Though it was previously well-known that Michelle's roots on her father's side led to slavery, less was known about her mother's lineage.
However, an article in The New York Times Thursday, "In First Lady's Roots, a Complex Path From Slavery" traces Michelle's family tree back to the plantations on her mother's side, as well.
On "The Early Show", Megan Smolenyak, the genealogist who compiled the research for the report, shared some of the lesser-known details of Obama's family lines.
Smolenyak said she was drawn to one person in Obama's family tree: her great-great-great grandmother, Melvinia, a slave who was documented to be worth $475 in one plantation owner's will.
"She was just fascinating," Smolenyak said. " ... I found where she's first mentioned. ... She's only six years old, and in that document, her first owner, David Patterson, is leaving her to his wife when he passes away."
Smolenyak followed Melvinia's life. She found that, when Melvinia's owner died two years after the will was written, she was shipped against her will to a smaller Georgia plantation owned by the Shields family, which Patterson's daughter had married into.

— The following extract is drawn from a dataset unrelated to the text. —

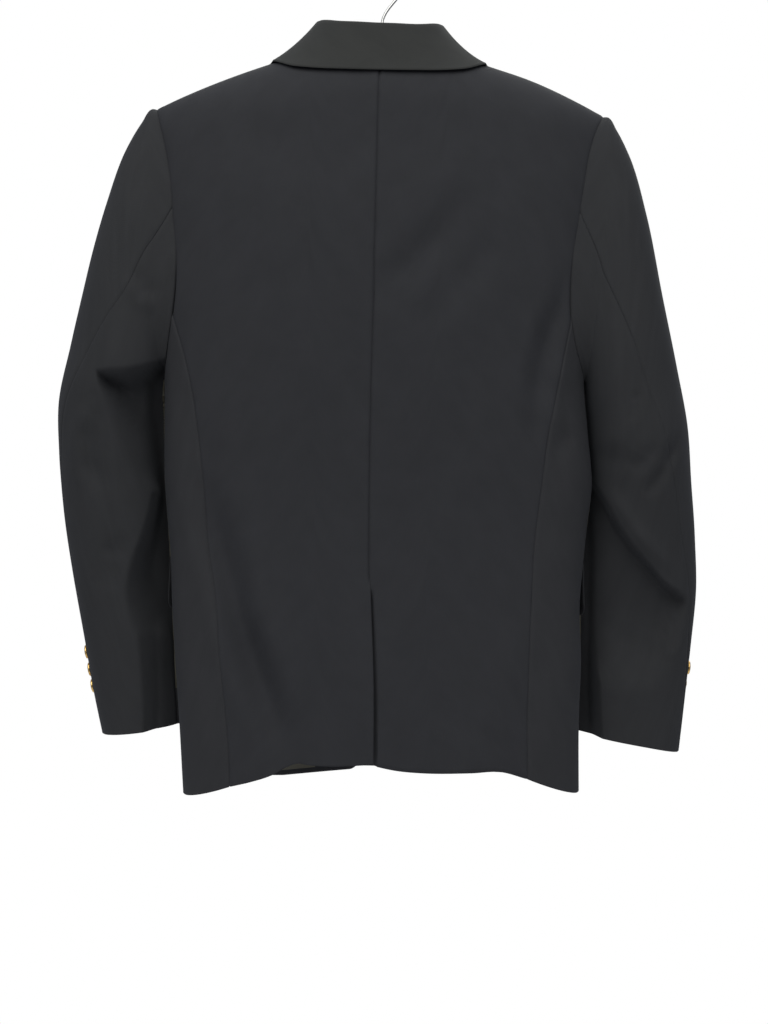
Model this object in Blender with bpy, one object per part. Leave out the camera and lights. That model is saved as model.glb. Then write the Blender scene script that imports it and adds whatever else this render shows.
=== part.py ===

Smolenyak said Melvinia had four children while with the Shields family. In a census document, some of the children were listed as "mulatto" or of mixed race, Smolenyak said. This could indicate, Smolenyak said, one of the white members of the Shields family was the father of Melvinia's children, meaning Melvinia and an unknown white man are the great-great-great grandparents of Michelle Obama.
"The first good guess would be somebody from the Shields family, but we don't know that," Smolenyak said.
Another of Michelle's forebears became a property and business owner in Birmingham by 1900 -- Melvinia's son, Dalphus T. Shields.
"(He) opened his own carpentry shop, owned his own home by 1900, which back then, put in context, very few people owned their own homes," Smolenyak said.
"Early Show" co-anchor Harry Smith pointed out that, on the day Dalphus died, in the early 1950s, his funeral notice was listed on the front page of the black Birmingham newspaper on the same day the Jim Crow laws were outlawed by the Supreme Court.
"(It's) astonishing," Smolenyak said. "He was born into slavery, he lives long enough to see the baby steps of desegregation, and a descendant of his would wind up in the White House."
Dalphus was Michelle's great-great grandfather.
As for researching your own history, and particularly for African-Americans, Smolenyak said you have to be prepared for what you find.
"It's different to different people," she said. "It is jarring if your ancestors show up as a piece of property, so that's something you have to prepare yourself for, but most people just want to find the truth."